Events in Israel and its neighbors dominated international media coverage of this region in 1995 and 1996, drawn by the assassination of Prime Minister Rabin and the horrors of civilian deaths in Israel and Lebanon. Behind vivid atrocities, however, deeper changes were also at work, often too subtle for notice in a single country. One example is the role of women. In many countries the proposals of the International Women's Conference in Beijing stirred substantial opposition from religious authorities. In the future, will this lead to narrower roles for women? A very different example is higher oil prices. Will they lift the region from years of economic stagnation? Or will they simply prove a momentary blip before Iraqi exports satisfy demand and push prices back down?

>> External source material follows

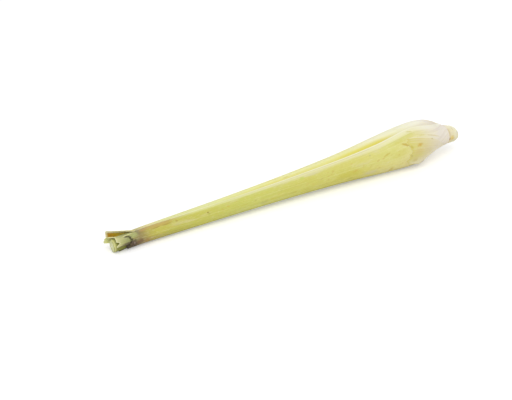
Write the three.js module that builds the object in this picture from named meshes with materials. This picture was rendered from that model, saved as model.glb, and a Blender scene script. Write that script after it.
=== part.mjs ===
// One trimmed lemongrass stalk, lying on a flat surface with its root end at +X and its cut top at -X.
//
// A stalk is a short stem with leaf sheaths rolled round it, one inside the other. Places on it are given
// by two numbers: `along`, the distance from the root cut in millimetres, and `turn`, the angle round the
// stalk in degrees, which is 0 on top, 90 on the front (-Y), 180 underneath and -90 at the back. Each sheath
// is a flat strip that is rolled up by moving its vertices to such places, so the layers share one shape and
// never cross.

import * as THREE from 'three';

const { clamp, degToRad, lerp, radToDeg, smoothstep } = THREE.MathUtils;

// ----------------------------------------------------------------------------------------------------
// Driving dimensions, in millimetres and degrees
// ----------------------------------------------------------------------------------------------------

const STALK_LENGTH = 262; // from the root cut to the cut top of the heart

// Half of the stalk's thickness, and the height of its centreline above the surface that it lies on.
const HALF_THICKNESS = [[0, 4.8], [6, 5.5], [12, 6.5], [18, 8.2], [24, 10.5], [32, 13], [42, 13.9],
  [60, 12.8], [100, 9.4], [160, 6.8], [250, 4.8], [270, 4.6]];
const CENTRE_HEIGHT = [[0, 11.3], [12, 13.3], [24, 15.2], [40, 12.9], [60, 11.7], [100, 9.8], [180, 6.8],
  [250, 4.56], [262, 3.95], [270, 3.8]];
const OVAL = { across: 1.04, upright: 0.965 }; // a stalk lies with the wider way of its section level

// A sheath is fleshy on the bulb and papery at the top. The gap keeps neighbouring layers apart.
const SHEATH_THICKNESS = [[0, 0.7], [14, 0.75], [40, 1.1], [90, 0.75], [180, 0.4], [270, 0.26]];
const LAYER_GAP = [[0, 0.28], [40, 0.34], [120, 0.25], [270, 0.18]];

// The stem: a bare stump below the lowest sheath, and a peg inside the bulb.
const STUMP_LENGTH = 8;
const PEG = { end: 27, radius: 3.9, rows: 4 };
const ROOT_CHAMFER = 0.6;
const LEAF_SCARS = { height: 0.3, halfWidth: 0.6, places: [2, 4.6, 6.9] };

// What is left of the oldest leaf: its two margins, and how far along its strands were torn off.
const BASAL_SHEATH = { start: 10, thickness: 0.5, lowerMargin: 214 };
const BASAL_UPPER_MARGIN = [[10, 140], [16.5, 117], [24.3, 85], [32, 64], [40, 50], [46, 43], [50, 40]];
const BASAL_TORN_END = [[40, 49.6], [73, 49], [94, 50.6], [118, 50], [127, 42], [136, 37], [165, 33],
  [214, 29]];

// The outer sheath is open along the top and back of the stalk, between these two margins, and its top end
// has dried and broken off unevenly.
const OUTER_SHEATH = { start: 9.3, end: 252.5, unevenness: 1.2 };
const OUTER_FRONT_MARGIN = [[8, -44], [12, -24], [16, 0], [20, 17], [26, 24], [33, 18], [40, 10], [48, 10],
  [58, 15], [72, 20], [120, 20], [160, 17], [200, 13], [270, 0]];
const OUTER_BACK_MARGIN = [[8, -112], [22, -104], [120, -94], [270, -90]];
const MARGIN_DIP = 0.06; // share of the radius that the stalk sinks along such a margin
const MARGIN_DIP_WIDTH = 26; // half-width of that dip
const MARGIN_OVERLAP = 4; // how far inside a margin the second sheath is still fully covered
const MARGIN_RISE = 24; // the turn over which it then comes up to the outside

// The sheaths inside it. A tongue is the turns between which a sheath reaches further than elsewhere.
const SECOND_SHEATH = { start: 10, end: 245, margins: [-150, 95], tongue: [-92, -12], tongueEnd: 261.7 };
const SECOND_TONGUE_SLOPE = 0.42; // it curls away from the stalk from where the outer sheath ends
const THIRD_SHEATH = { start: 14.5, end: 260.4, margins: [-212, 90], tongue: [-98, -4], tongueEnd: 265 };
const THIRD_TONGUE_LIFT = 1.2; // how far its tip stands away from the heart
const INNER_SHEATH = { start: 19.5, margins: [-40, 296] };
const CUT_FLARE = { start: 251, height: 0.7 }; // past the outer sheath the layers open out a little
const TONGUE_SIDE = 10; // the turn over which a tongue runs out of its sheath

const ROOT_CROWDING = 1.5; // above 1, rows of faces crowd towards the root, where the bulb curves most

// ----------------------------------------------------------------------------------------------------
// The shape that every layer shares
// ----------------------------------------------------------------------------------------------------

// A smooth function of the distance along the stalk, through [along, value] pairs.
function through(pairs) {
  const places = pairs.map(([along]) => along);
  const values = pairs.map(([, value]) => value);
  const spline = new THREE.CubicInterpolant(places, values, 1);
  return (along) => spline.evaluate(along)[0];
}

const halfThickness = through(HALF_THICKNESS);
const centreHeight = through(CENTRE_HEIGHT);
const sheathThickness = through(SHEATH_THICKNESS);
const layerGap = through(LAYER_GAP);
const layerStep = (along) => sheathThickness(along) + layerGap(along);
const outerFrontMargin = through(OUTER_FRONT_MARGIN);
const outerBackMargin = through(OUTER_BACK_MARGIN);

// How much of the radius the stalk sinks in a margin's dip. The stump and the sheath bases have no dip.
const dipDepth = (along) => MARGIN_DIP * smoothstep(along, STUMP_LENGTH, PEG.end);

// The radius of the stalk's outside, which sinks a little along the outer sheath's margins.
function skinRadius(along, turn) {
  const side = turn > 180 ? turn - 360 : turn;
  const nearness = (margin) => Math.exp(-(((side - margin) / MARGIN_DIP_WIDTH) ** 2));
  const nearest = Math.max(nearness(outerFrontMargin(along)), nearness(outerBackMargin(along)));
  return halfThickness(along) * (1 - dipDepth(along) * nearest);
}

// 1 where the outer sheath covers the second, falling to 0 inside its open side.
function outerCover(along, turn) {
  const inside = Math.min(turn - outerBackMargin(along), outerFrontMargin(along) - turn);
  return 1 - smoothstep(inside, MARGIN_OVERLAP, MARGIN_OVERLAP + MARGIN_RISE);
}

// The outside radius of the second sheath, which bulges out through the open side of the outer one.
function secondRadius(along, turn) {
  return skinRadius(along, turn) - layerStep(along) * outerCover(along, turn);
}

// The outside radius of the round layers inside those two: 2 is the third sheath, 3 the inner, 4 the heart.
function roundRadius(layer, along) {
  const flare = CUT_FLARE.height * smoothstep(along, CUT_FLARE.start, STALK_LENGTH);
  return halfThickness(along) * (1 - dipDepth(along)) - layerStep(along) * layer + flare;
}

// The point at a radius from the centreline. What would sink into the surface is flattened against it.
function place(along, turn, radius) {
  const angle = degToRad(turn);
  return new THREE.Vector3(
    -along,
    -radius * OVAL.across * Math.sin(angle),
    Math.max(centreHeight(along) + radius * OVAL.upright * Math.cos(angle), 0),
  );
}

function moveVertices(geometry, moved) {
  const position = geometry.getAttribute('position');
  const from = new THREE.Vector3();
  for (let i = 0; i < position.count; i += 1) {
    const to = moved(from.fromBufferAttribute(position, i));
    position.setXYZ(i, to.x, to.y, to.z);
  }
  geometry.computeVertexNormals();
  return geometry;
}

// Rolls a flat strip of leaf round the stalk. `margins` gives the turns of its two long edges at a distance
// along the stalk, `end` how far each strand reaches, the strands being told apart by their turn at the top,
// and `radius` the outside radius at a place.
function rolledLeaf({ start, end, margins, radius, thickness = sheathThickness, cells }) {
  const strip = new THREE.BoxGeometry(1, 1, 1, cells.round, 1, cells.along);
  const topMargins = margins(STALK_LENGTH);
  return moveVertices(strip, ({ x, y, z }) => {
    const strand = lerp(...topMargins, x + 0.5);
    const along = lerp(start, end(strand), (z + 0.5) ** ROOT_CROWDING);
    const turn = lerp(...margins(along), x + 0.5);
    return place(along, turn, radius(along, turn) - (0.5 - y) * thickness(along));
  });
}

// How far each strand of a sheath with a tongue reaches.
function tonguedEnd({ end, tongue: [from, to], tongueEnd }) {
  return (strand) => {
    const inTongue = clamp(Math.min(strand - from, to - strand) / TONGUE_SIDE, 0, 1);
    return lerp(end, tongueEnd, inTongue);
  };
}

// ----------------------------------------------------------------------------------------------------
// Sub-parts
// ----------------------------------------------------------------------------------------------------

// The stem: a stump with leaf scars below the sheaths, and a peg that carries them inside the bulb.
function stem() {
  const { height, halfWidth, places } = LEAF_SCARS;
  const scars = places.flatMap((middle) => [
    [middle - halfWidth, halfThickness(middle - halfWidth)],
    [middle, halfThickness(middle) + height],
    [middle + halfWidth, halfThickness(middle + halfWidth)],
  ]);
  const peg = [];
  for (let row = 0; row <= PEG.rows; row += 1) {
    peg.push([lerp(STUMP_LENGTH, PEG.end, row / PEG.rows), PEG.radius]);
  }
  const profile = [
    [0, 0],
    [0, halfThickness(0) - ROOT_CHAMFER],
    [ROOT_CHAMFER, halfThickness(ROOT_CHAMFER)],
    ...scars,
    [STUMP_LENGTH, halfThickness(STUMP_LENGTH)],
    ...peg,
    [PEG.end, 0],
  ];
  const outline = profile.map(([along, radius]) => new THREE.Vector2(radius, -along)).reverse();
  return moveVertices(new THREE.LatheGeometry(outline, 20), ({ x, y, z }) => (
    place(-y, radToDeg(Math.atan2(x, z)), Math.hypot(x, z))
  ));
}

// The oldest leaf was stripped off, and left a thin torn sheath under the front of the bulb.
function basalSheath() {
  const { start, thickness, lowerMargin } = BASAL_SHEATH;
  const upperMargin = through(BASAL_UPPER_MARGIN);
  return rolledLeaf({
    start,
    end: through(BASAL_TORN_END),
    margins: (along) => [upperMargin(along), lowerMargin],
    radius: (along, turn) => skinRadius(along, turn) + layerGap(along) + thickness,
    thickness: () => thickness,
    cells: { round: 16, along: 10 },
  });
}

function outerSheath() {
  const { start, end, unevenness } = OUTER_SHEATH;
  return rolledLeaf({
    start,
    end: (strand) => end + unevenness * Math.sin(degToRad(3 * strand)),
    margins: (along) => [outerFrontMargin(along), outerBackMargin(along) + 360],
    radius: skinRadius,
    cells: { round: 20, along: 30 },
  });
}

// The second sheath fills the open side of the outer one. Its back ends in a dried tongue that curls away.
function secondSheath() {
  const curlStart = OUTER_SHEATH.end + 1;
  return rolledLeaf({
    start: SECOND_SHEATH.start,
    end: tonguedEnd(SECOND_SHEATH),
    margins: () => SECOND_SHEATH.margins,
    radius: (along, turn) => secondRadius(along, turn) + SECOND_TONGUE_SLOPE * Math.max(along - curlStart, 0),
    cells: { round: 22, along: 28 },
  });
}

// The third sheath shows as a ring round the cut top, with a paler tongue behind it.
function thirdSheath() {
  const { start, end, tongueEnd, margins } = THIRD_SHEATH;
  return rolledLeaf({
    start,
    end: tonguedEnd(THIRD_SHEATH),
    margins: () => margins,
    radius: (along) => roundRadius(2, along) + THIRD_TONGUE_LIFT * smoothstep(along, end, tongueEnd),
    cells: { round: 24, along: 48 },
  });
}

// The inner sheath hugs the heart and was cut through with it.
function innerSheath() {
  return rolledLeaf({
    start: INNER_SHEATH.start,
    end: () => STALK_LENGTH,
    margins: () => INNER_SHEATH.margins,
    radius: (along) => roundRadius(3, along),
    cells: { round: 20, along: 46 },
  });
}

// The heart is the tight roll of young leaves in the middle, cut straight across.
function heart() {
  const start = PEG.end + layerGap(PEG.end);
  return moveVertices(new THREE.CylinderGeometry(1, 1, 1, 20, 46), ({ x, y, z }) => {
    const along = lerp(start, STALK_LENGTH, (0.5 - y) ** ROOT_CROWDING);
    return place(along, radToDeg(Math.atan2(x, z)), Math.hypot(x, z) * roundRadius(4, along));
  });
}

// ----------------------------------------------------------------------------------------------------
// Assembly
// ----------------------------------------------------------------------------------------------------

function part(name, geometry, color, roughness) {
  const mesh = new THREE.Mesh(geometry, new THREE.MeshStandardMaterial({ color, roughness, metalness: 0 }));
  mesh.name = name;
  return mesh;
}

const laid = new THREE.Group();
laid.add(
  part('stem_base', stem(), 0xe0d6a0, 0.7),
  part('basal_sheath', basalSheath(), 0xddd0a4, 0.65),
  part('outer_sheath', outerSheath(), 0xcdca70, 0.5),
  part('second_sheath', secondSheath(), 0xe7dfae, 0.5),
  part('third_sheath', thirdSheath(), 0xb9bc76, 0.55),
  part('inner_sheath', innerSheath(), 0xc6c47e, 0.55),
  part('heart_leaves', heart(), 0xc9cb8f, 0.6),
);

// The origin is under the middle of the stalk, on the surface that it lies on.
const box = new THREE.Box3().setFromObject(laid, true);
const middle = box.getCenter(new THREE.Vector3());
laid.position.set(-middle.x, -middle.y, -box.min.z);

const lemongrassStalk = new THREE.Group();
lemongrassStalk.add(laid);

export default lemongrassStalk;
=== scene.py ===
"""A stalk of lemongrass: its stump, its rolled sheaths and its heart, laid on a pale floor."""
import math

import bpy
import numpy as np
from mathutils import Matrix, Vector


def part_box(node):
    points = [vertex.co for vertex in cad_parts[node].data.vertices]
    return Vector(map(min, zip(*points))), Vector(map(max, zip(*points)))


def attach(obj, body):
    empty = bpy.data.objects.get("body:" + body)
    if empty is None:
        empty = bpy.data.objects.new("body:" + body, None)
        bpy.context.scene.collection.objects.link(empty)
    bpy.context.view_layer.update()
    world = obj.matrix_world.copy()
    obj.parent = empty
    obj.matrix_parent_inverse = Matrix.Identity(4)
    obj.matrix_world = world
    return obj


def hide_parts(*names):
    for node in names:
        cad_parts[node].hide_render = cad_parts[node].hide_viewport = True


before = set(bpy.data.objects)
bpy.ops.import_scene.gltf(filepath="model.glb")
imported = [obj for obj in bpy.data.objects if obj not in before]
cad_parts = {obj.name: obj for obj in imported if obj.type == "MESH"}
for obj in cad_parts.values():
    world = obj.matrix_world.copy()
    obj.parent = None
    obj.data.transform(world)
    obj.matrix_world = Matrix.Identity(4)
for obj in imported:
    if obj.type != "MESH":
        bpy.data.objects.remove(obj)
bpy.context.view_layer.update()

# ---------- Driving dimensions ----------
# In millimetres from the root cut, and in degrees round the stalk: 0 is the top, 90 the front, 180 the
# underside and -90 the back.

MM = 0.001
STALK_LENGTH = 262
TOP = 270  # beyond the tips: a leaf's strands are told apart by their turn here

HALF_THICKNESS = [(0, 4.8), (6, 5.5), (12, 6.5), (18, 8.2), (24, 10.5), (32, 13), (42, 13.9), (60, 12.8),
                  (100, 9.4), (160, 6.8), (250, 4.8), (270, 4.6)]
CENTRE_HEIGHT = [(0, 11.3), (12, 13.3), (24, 15.2), (40, 12.9), (60, 11.7), (100, 9.8), (180, 6.8),
                 (250, 4.54), (262, 3.78), (270, 3.6)]
FRONT_LEAN, LEAN_START = 0.8, 238  # the last of the stalk leans a little to the front
NECK_FULLNESS = [(0, 0.7), (8, 1.0), (18, 1.6), (26, 1.1), (34, 0.2), (42, 0), (270, 0)]
SHOULDER_FULLNESS = [(0, 0), (8, 0.1), (10, 0.5), (14, 1.7), (18, 1.5), (22, 0.85), (26, 0.3), (31, 0),
                     (270, 0)]
SHOULDER_TURN = -45  # where round the stalk the shoulder is fullest
OVAL_ACROSS, OVAL_UPRIGHT = 1.04, 0.965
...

GML seeks to inform a generally educated public about
a most interesting and
strategically important region. It begins where the highest
peaks of the Himalayas separate Southern Asia from the Far East. It continues
through India, one-sixth of humanity, and then past Muslim countries neighboring
Russia and blocking its access to a warm-water port. Under the waters of
the Gulf and the surrounding lands lie roughly two-thirds of the world's
oil deposits. Far beyond its size or wealth, the region bears strategic
value and importance to trade routes.
Bangladesh will always rank as one of the most hopelessly and perpetually poor nations, while parts of the United Arab Emirates stand at the top of world per capita income. Economic systems vary equally as income, with advocates of free trade and autarchy, free enterprise and state socialism. While sharp operators abound, the hospitality of the people is famous. The geography stretches, very simply, from the highest (Mt. Everest) to the lowest (the Dead Sea), and from the wettest (Assam in northeastern India) to regions of Arabia so dry it has not rained for years. The aesthetically with the desert beauty of Wadi Rum in Jordan and the water and greenery of the Bosphorus or Vale of Kashmir.